Illinois has been the home of four presidents — Abraham Lincoln, whose leadership through the Civil War saved the Union; Ulysses Grant; Ronald Reagan and the first black executive, Barack Obama, the Republican governor noted. He pointed out that Illinois was the first state to ratify the 13th Amendment, abolishing slavery; "taught the world how to rebuild a city" after the Great Chicago Fire ; invented such wide-ranging items as the McCormick reaper and the Twinkie ; and ushered in the atomic age .

"When we look back, I hope that we will use this lofty vantage point to look ahead as well," Rauner said. "We enjoy unparalleled opportunities for growth. We are the nation's most important distribution and logistics center. We are literally America's transportation hub. We produce 10 percent of the nation's computer scientists."

"On this birthday, we want to look at what has been born, built and grown in our state, and what we learn to invent and build and grown more."

State Rep. Tim Butler, a Springfield Republican and member of the Bicentennial Commission, has a deeply personal connection to the celebration. Lewis Barker, an ancestor on his mother's side, was Pope County's first state senator, elected to the 1st General Assembly in 1818. Now, as a member of the 100th General Assembly, Butler calls the bicentennial "a tremendously reflective time" for the history of his family and the state.

Butler is awed by Illinois' role in producing giants in politics, the arts, Nobel laureates, entertainment, science and industry. Such a tale transcends a sordid history of public corruption, notably the imprisonment of two governors in a row since 2003, Republican George Ryan and Democrat Rod Blagojevich, Butler said.

The real story, however, is in the state's contributions to industry, business, entertainment, the arts and more, he said.

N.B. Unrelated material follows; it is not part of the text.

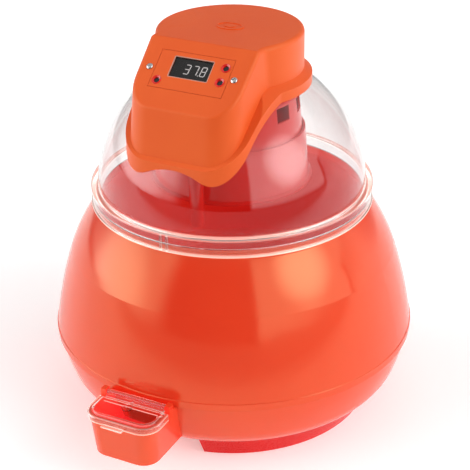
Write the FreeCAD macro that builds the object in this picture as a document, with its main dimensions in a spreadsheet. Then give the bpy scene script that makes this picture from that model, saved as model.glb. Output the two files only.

"It's incumbent on us as Illinoisans to help foster a sense of renewed pride in our state," Butler said. "The last quarter-century, we've had a tough time in our state, especially when it comes to public corruption and our image around the country, coupled with an economic situation that we need to improve. Those of us proud Illinoisans need to tell that (entire) story and lead the charge in renewing who we are and telling that story to the world."

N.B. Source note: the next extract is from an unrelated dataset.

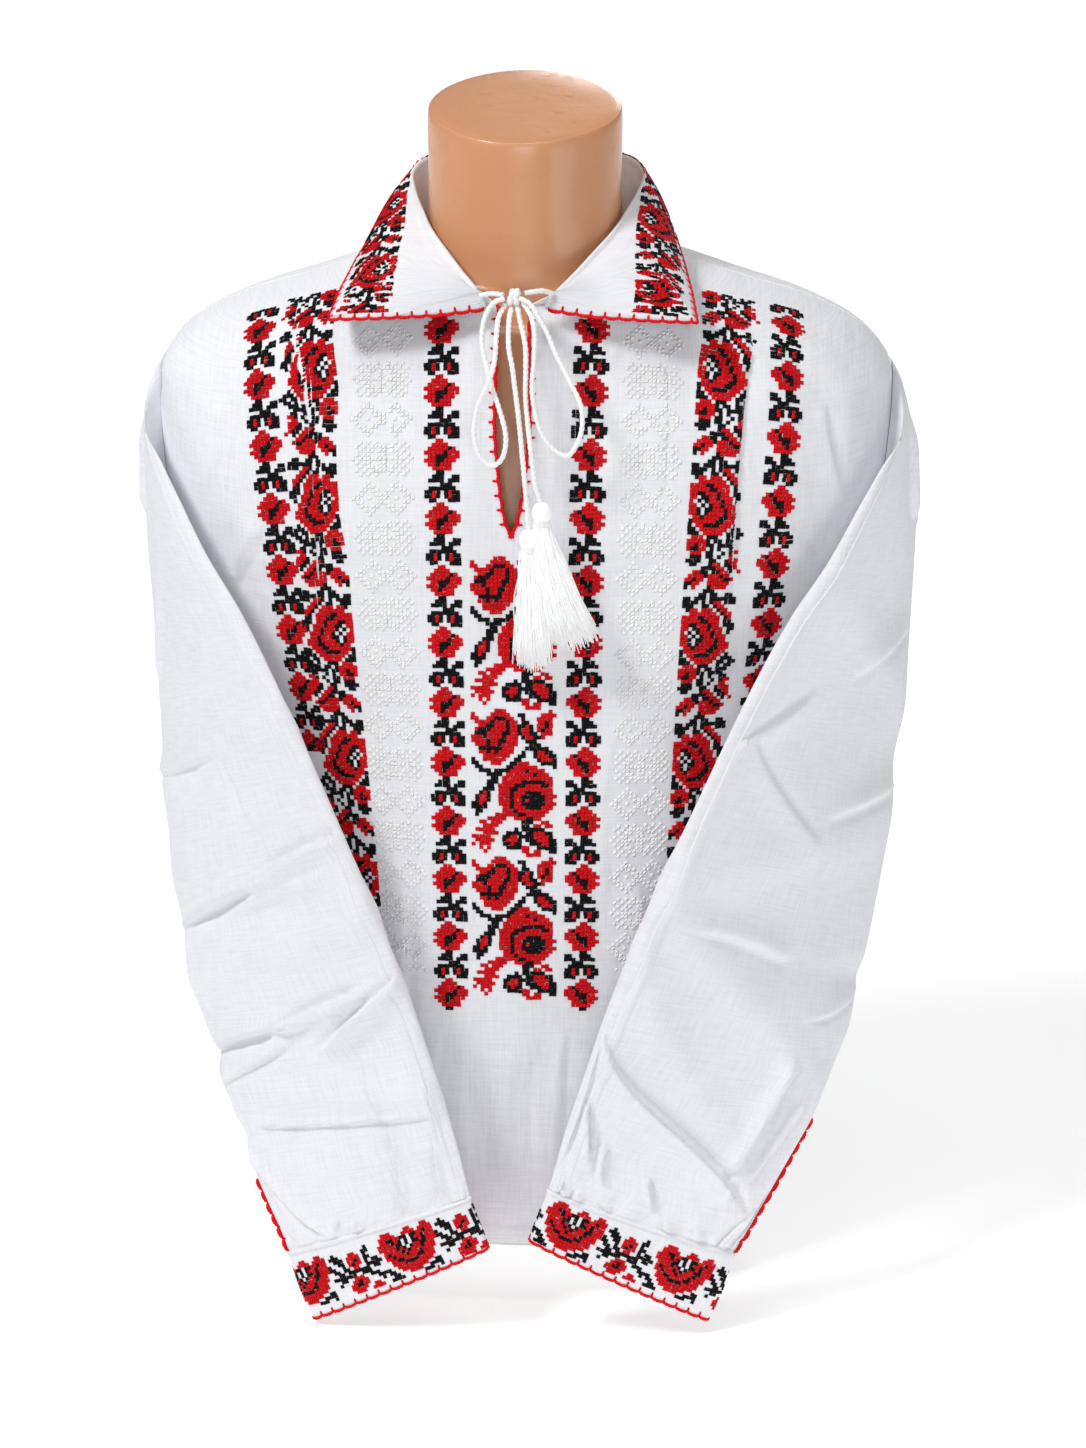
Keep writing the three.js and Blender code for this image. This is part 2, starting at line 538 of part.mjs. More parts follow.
function cuffSolid(hang) {
  const moved = new THREE.Vector3(-hang.inwards, 0, hang.lift);
  const surface = (turn, place) => tubePoint(readTable(CUFF, place), turn).add(moved);
  const band = {
    rows: 2,
    columns: 26,
    map: (across, place) => {
      const gap = turnBesideFold(readTable(CUFF, place), CUFF_HALF_PLAY);
      return [THREE.MathUtils.lerp(gap, 1 - gap, across), place];
    },
  };
  return clothShell(surface, [band]);
}

function mirrored(geometry) {
  const copy = geometry.clone().scale(-1, 1, 1);
  const index = copy.getIndex();
  for (let corner = 0; corner < index.count; corner += 3) {
    const [b, c] = [index.getX(corner + 1), index.getX(corner + 2)];
    index.setX(corner + 1, c);
    index.setX(corner + 2, b);
  }
  copy.computeVertexNormals();
  return copy;
}

// ---- the collar ----------------------------------------------------------------------------
// A point on the collar: along runs from one front end round the neck to the other, and across
// goes up the stand (0 to 0.3), over the fold (to 0.5) and down the leaf (to 1).
function collarSurface(along, across) {
  const side = along < 0.5 ? -1 : 1;
  const place = 1 - Math.abs(along - 0.5) * 2;
  const row = readTable(COLLAR, place);
  const rim = readStraight(COLLAR, place);
  const sewn = THREE.MathUtils.lerp(slitTurn(1, side), side < 0 ? -0.25 : 0.75, row.sewn);
  const foot = bodySurface(sewn, 1).add(new THREE.Vector3(0, 0, 2 * SEAM));
  const fold = new THREE.Vector3(side * row.fx, row.fy, row.fz);
  const spread = side < 0 ? LEFT_LEAF : 1;
  const edge = new THREE.Vector3(side * rim.ex * spread, rim.ey, rim.ez);
  const out = edge.clone().sub(foot).setZ(0).normalize();
  const centre = fold.clone().setZ(fold.z - COLLAR_FOLD);
  const turned = (angle) => centre.clone()
    .addScaledVector(out, -COLLAR_FOLD * Math.cos(angle))
    .add(new THREE.Vector3(0, 0, COLLAR_FOLD * Math.sin(angle)));
  if (across < STAND_TOP) return foot.lerp(turned(0), across / STAND_TOP);
  if (across < LEAF_TOP) return turned(((across - STAND_TOP) / (LEAF_TOP - STAND_TOP)) * Math.PI);
  const down = (across - LEAF_TOP) / (1 - LEAF_TOP);
  const leaf = turned(Math.PI).lerp(edge, down);
  leaf.z += LEAF_BELLY * Math.sin(down * Math.PI);
  return leaf;
}

function collarSolid() {
  const STEPS = [0, 0.15, STAND_TOP, 0.35, 0.4, 0.45, LEAF_TOP, 0.65, 0.8, 1];
  const sheet = {
    rows: STEPS.length - 1,
    columns: 36,
    map: (along, place) => [along, STEPS[Math.round(place * (STEPS.length - 1))]],
  };
  return clothShell(collarSurface, [sheet]);
}

// ---- the tie -------------------------------------------------------------------------------
function cordSolid(route) {
  const path = new THREE.CatmullRomCurve3(route.map((point) => new THREE.Vector3(...point)));
  const section = new THREE.Shape();
  const SIDES = 8;
  for (let side = 0; side < SIDES; side += 1) {
    const angle = (side / SIDES) * 2 * Math.PI;
    const [x, y] = [Math.cos(angle) * TIE_DIAMETER / 2, Math.sin(angle) * TIE_DIAMETER / 2];
    if (side === 0) section.moveTo(x, y);
    else section.lineTo(x, y);
  }
  section.closePath();
  const steps = Math.max(3, Math.round(path.getLength() / (2.6 * TIE_DIAMETER)));
  return new THREE.ExtrudeGeometry(section, { steps, extrudePath: path, bevelEnabled: false });
}

function ballRings(centre, size, levels, count) {
  const rings = [];
  for (let level = 0; level <= levels; level += 1) {
    const tilt = THREE.MathUtils.mapLinear(level, 0, levels, -0.42, 0.42) * Math.PI;
    const ring = [];
    for (let index = 0; index < count; index += 1) {
      const angle = (index / count) * 2 * Math.PI;
      ring.push(new THREE.Vector3(
        centre.x + Math.cos(angle) * Math.cos(tilt) * size.x,
        centre.y + Math.sin(angle) * Math.cos(tilt) * size.y,
        centre.z + Math.sin(tilt) * size.z,
      ));
    }
    rings.push(ring);
  }
  return rings;
}

// A tassel's bound head, open below; returns the ring of its lower edge.
function tasselHead(centre, push) {
  const rings = ballRings(centre, TASSEL_HEAD, 5, 12);
  const top = new THREE.Vector3(centre.x, centre.y, centre.z + TASSEL_HEAD.z);
  rings.slice(0, -1).forEach((low, level) => {
    const high = rings[level + 1];
    low.forEach((corner, index) => {
      const next = (index + 1) % low.length;
      push(corner, low[next], high[next]);
      push(corner, high[next], high[index]);
    });
  });
  const highest = rings[rings.length - 1];
  highest.forEach((corner, index) => push(top, corner, highest[(index + 1) % highest.length]));
  return rings[0];
}

// How far down its length, and how thick against its root, each of a strand's two rings lies.
const STRAND_RINGS = [{ down: 0.2, thick: 0.8 }, { down: 1, thick: 0.6 }];
const STRAND_LEAST = 0.86;     // the shortest strand against the longest
const SKIRT_FLATNESS = 0.25;   // how far the skirt spreads towards the front, against sideways

// A tassel is one solid: each strand leaves the head's underside from its own small triangle.
function tasselSolid(tassel) {
  const centre = new THREE.Vector3(tassel.x, tassel.y, tassel.z);
  const positions = [];
  const push = (...corners) => corners.forEach((corner) => positions.push(...corner.toArray()));
  const rim = tasselHead(centre, push);
  const hub = centre.clone().setZ(rim[0].z);
  for (const cell of splitUnderside(rim, hub)) {
    if (!cell.strand) {
      push(...cell.corners);
      continue;
    }
    const middle = cell.corners.reduce((sum, p) => sum.add(p), new THREE.Vector3()).divideScalar(3);
    const away = middle.clone().sub(hub).multiplyScalar(tassel.spread / TASSEL_HEAD.y);
    const swing = 0.5 + 0.5 * Math.sin(cell.index * 2.4);
    const length = tassel.length * THREE.MathUtils.lerp(STRAND_LEAST, 1, swing);
    let ring = cell.corners;
    for (const { down, thick } of STRAND_RINGS) {
      const point = new THREE.Vector3(
        middle.x + away.x * down ** 1.2 + tassel.lean * tassel.length * down ** 1.5,
        middle.y + away.y * SKIRT_FLATNESS * down,
        middle.z - length * down,
      );
      const next = cell.corners.map((corner) => (
        corner.clone().sub(middle).multiplyScalar(thick).add(point)
      ));
      ring.forEach((corner, index) => {
        const after = (index + 1) % 3;
        push(corner, ring[after], next[after]);
        push(corner, next[after], next[index]);
      });
      ring = next;
    }
    push(ring[0], ring[1], ring[2]);
  }
  return weld(positions);
}

// The underside of a tassel's head as rings of cells, each with a triangle that carries a strand.
function splitUnderside(rim, hub) {
  const cells = [];
  const LEVELS = 3;
  const at = (index, level) => hub.clone().lerp(rim[index % rim.length], level / LEVELS);
  for (let level = 0; level < LEVELS; level += 1) {
    for (let index = 0; index < rim.length; index += 1) {
      const [a, b] = [at(index, level + 1), at(index + 1, level + 1)];
      const [c, d] = [at(index, level), at(index + 1, level)];
      cells.push({ corners: [a, d, b], strand: true, index: cells.length });
      if (level > 0) cells.push({ corners: [a, c, d], strand: false, index: 0 });
    }
  }
  return cells;
}

// ---- everything in place -------------------------------------------------------------------
addMesh('dress_form', formSolid(), COLOURS.form, 0.35);
addMesh('front_panel', frontPanel(), COLOURS.cloth, 0.9);
addMesh('back_panel', backPanel(), COLOURS.cloth, 0.9);
addMesh('sleeve_left', mirrored(sleeveSolid(SLEEVE_CREASES.left, HANG.left)), COLOURS.cloth, 0.9);
addMesh('sleeve_right', sleeveSolid(SLEEVE_CREASES.right, HANG.right), COLOURS.cloth, 0.9);
addMesh('cuff_left', mirrored(cuffSolid(HANG.left)), COLOURS.cloth, 0.9);
addMesh('cuff_right', cuffSolid(HANG.right), COLOURS.cloth, 0.9);
addMesh('collar', collarSolid(), COLOURS.cloth, 0.9);
for (const [name, route] of Object.entries(TIE)) {
  addMesh(`tie_${name}`, cordSolid(route), COLOURS.tie, 0.8);
}
const knotSize = new THREE.Vector3(KNOT.width, KNOT.depth, KNOT.height).multiplyScalar(0.5);
addMesh('tie_knot', stackedRings(ballRings(KNOT, knotSize, 6, 12)), COLOURS.tie, 0.8);
for (const tassel of TASSELS) addMesh(tassel.name, tasselSolid(tassel), COLOURS.tie, 0.85);

export default group;
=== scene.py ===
# %% [markdown]
# # An embroidered folk shirt on a limbless dress form
# The solids of the part are already fixed: this script loads them and dresses each one. A shirt
# is cut from flat cloth, so every cloth piece here is a thin sheet that follows its solid's form,
# and the embroidery is real thread: thousands of small cross stitches laid on the cloth one by
# one.

# %% Load the fixed frame
import math

import bpy
import numpy as np
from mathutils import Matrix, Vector


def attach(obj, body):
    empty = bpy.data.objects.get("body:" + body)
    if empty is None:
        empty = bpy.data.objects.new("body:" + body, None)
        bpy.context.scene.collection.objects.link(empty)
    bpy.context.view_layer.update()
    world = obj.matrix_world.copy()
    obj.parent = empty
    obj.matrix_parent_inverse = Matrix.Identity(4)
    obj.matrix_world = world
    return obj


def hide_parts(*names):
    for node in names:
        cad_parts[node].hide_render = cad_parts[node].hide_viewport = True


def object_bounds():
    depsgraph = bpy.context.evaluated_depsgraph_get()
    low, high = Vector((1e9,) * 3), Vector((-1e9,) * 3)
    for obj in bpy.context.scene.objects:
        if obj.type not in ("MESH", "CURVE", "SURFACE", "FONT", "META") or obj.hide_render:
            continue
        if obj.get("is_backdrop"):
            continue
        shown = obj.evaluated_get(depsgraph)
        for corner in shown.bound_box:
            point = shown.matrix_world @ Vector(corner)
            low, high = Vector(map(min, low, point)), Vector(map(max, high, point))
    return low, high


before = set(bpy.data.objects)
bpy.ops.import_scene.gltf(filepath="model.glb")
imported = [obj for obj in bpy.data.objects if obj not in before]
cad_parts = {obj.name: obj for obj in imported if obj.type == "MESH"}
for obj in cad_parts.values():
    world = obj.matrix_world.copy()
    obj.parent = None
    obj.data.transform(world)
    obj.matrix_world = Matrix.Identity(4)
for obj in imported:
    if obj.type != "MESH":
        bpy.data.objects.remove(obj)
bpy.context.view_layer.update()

MM = 0.001
random_numbers = np.random.default_rng(7)

# %% [markdown]
# ## The camera
# The shirt is seen from a little above its collar, from slightly right of its middle. A long lens
# from two metres away keeps the body's proportions, as a shop photographer would do.

# %% Place the camera
def add_object(name, data):
    """A new object in the scene."""
    made = bpy.data.objects.new(name, data)
    bpy.context.scene.collection.objects.link(made)
    return made


camera_data = bpy.data.cameras.new("camera")
camera_data.sensor_width = 36
camera_data.lens = 79.558
camera_data.clip_start = 0.1
camera_data.clip_end = 50
camera = add_object("camera", camera_data)
camera.location = (0.12506, -2.16204, 1.05142)
camera.rotation_euler = (math.radians(73), 0, math.radians(3))
bpy.context.scene.camera = camera
print("lens", camera_data.lens, "mm")

# %% [markdown]
# ## Writing materials as sums
# A finish is a chain of small calculations on the surface: a noise, a threshold, a mix. Wiring
# each by hand hides the idea, so a socket is wrapped in a class that understands + - * /, and one
# method makes any other node from its type, its settings and its inputs.

# %% A wrapped socket and a material workshop
class Wire:
    """One value that varies over the surface; arithmetic on it adds Math nodes."""

    def __init__(self, finish, socket):
        self.finish = finish
        self.socket = socket

    def maths(self, operation, first, second):
        return self.finish.node("ShaderNodeMath", {"operation": operation}, {0: first, 1: second})

    def __add__(self, other):
        return self.maths("ADD", self, other)

    def __radd__(self, other):
        return self.maths("ADD", other, self)

    def __sub__(self, other):
        return self.maths("SUBTRACT", self, other)

    def __rsub__(self, other):
        return self.maths("SUBTRACT", other, self)

    def __mul__(self, other):
        return self.maths("MULTIPLY", self, other)

    def __rmul__(self, other):
        return self.maths("MULTIPLY", other, self)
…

Other states have produced flashy legacy projects, such as the $90 million Museum of Mississippi History and the Mississippi Civil Rights Museum opening next Saturday for that state's bicentennial. Illinois' include a restoration of the 19th Century Executive Mansion, led by Rauner and his wife, Diana; and a "Bicentennial Plaza" on downtown Springfield land owned by Illinois Realtors.

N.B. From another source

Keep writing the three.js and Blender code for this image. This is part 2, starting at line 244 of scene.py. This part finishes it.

Tony Leone, a former clerk for the Illinois House of Representatives and owner of the historic Pasfield House Inn bed and breakfast just a block from the Capitol, said he and other historians had grander plans a decade ago, but politics and a change of administrations at a critical time — Rauner took over from Democratic Gov. Pat Quinn in 2015 — conspired to scuttle grand plans.

Leone continues to lobby to make a bicentennial building out of the former state armory, just north of the Capitol, vacant for nearly a decade. It should house the state historic library, which was moved to the Abraham Lincoln Presidential Library from its former home in the Old State Capitol, he said.

The budget mess that engulfed state government and produced billions of dollars in debt since Rauner took office makes such a huge investment unlikely in the near future. But Leone pointed out that the monolithic armory is not going anywhere and razing it would be just as cost-prohibitive.

It would be the perfect bookend, Leone said, because just south of the Capitol is what was originally known as the Centennial Building, the legacy project for the state's first 100 years.

"They didn't put a shovel in the ground for the Centennial Building until December 1918," Leone said. "It's not too late."